Na het ontstaan van het conflict werd werknemer niet meer opgeroepen voor extra diensten, terwijl er wel aantoonbaar voldoende extra werk was. Maar Connexxion had de planners opdracht gegeven werknemer alleen maar op te roepen als hij zijn standpunt met betrekking tot de reiskostenregeling zou herzien.
Werknemer vordert:
a) nakoming van de individueel met hem overeengekomen reiskostenregeling en
b) betaling van achterstallig salaris vanwege het gemis aan extra diensten en
c) om hem op te roepen voor extra diensten op grond van goed werkgeverschap.
De kantonrechter wijst vordering tot nakoming van de reiskostenregeling af en de doelvordering op grond van niet aangeboden diensten deels toe.
Het Hof Amsterdam denkt er heel anders over: de reiskosten zijn toewijsbaar.

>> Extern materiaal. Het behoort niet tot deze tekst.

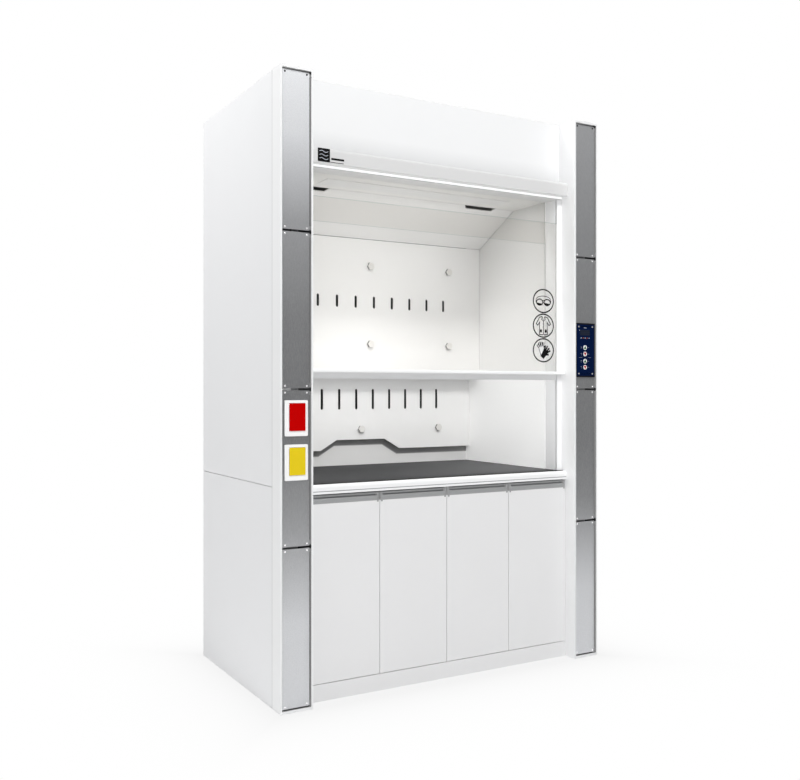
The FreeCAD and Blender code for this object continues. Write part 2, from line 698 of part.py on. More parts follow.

Echter, de overige vorderingen worden afgewezen: het hof meent dat werknemer niet enerzijds kan afzien van de CAO (vaste deeltijdfactor) en alleen gevolg te geven aan oproepen wanneer het hem uitkomst, en anderzijds tegelijk wel aanspraak te willen maken op salaris over uren die werknemer wel had willen werken.
Met andere woorden: niet van twee walletjes eten, dus loonvordering en oproepverplichting worden afgewezen.
De Hoge raad geeft een tegengesteld oordeel.
De vordering van werknemer komt er op neer dat hij (ten dele) is uitgesloten van de aanbieding van extra diensten. Werknemer is bewust uitgesloten van extra werk zonder dat daar een goede reden voor bestond. De Hoge Raad acht dat in strijd met goed werkgeverschap.
Het goed werkgeverschap brengt mee dat een werknemer zonder vaste arbeidsomvang niet zonder goede reden kan worden uitgesloten van aanbiedingen te komen werken, als het tot dan toe in het bedrijf gebruikelijk was dat soort aanbiedingen wel aan werknemers zoals in deze zaak te doen.
Kort gezegd: een werkgever mag een oproepkracht alleen niet oproepen als daarvoor een goede reden bestaat. Daarbij maakt het dus niet uit dat het de werknemer (in dit specifieke geval) vrij stond om die oproepen te weigeren.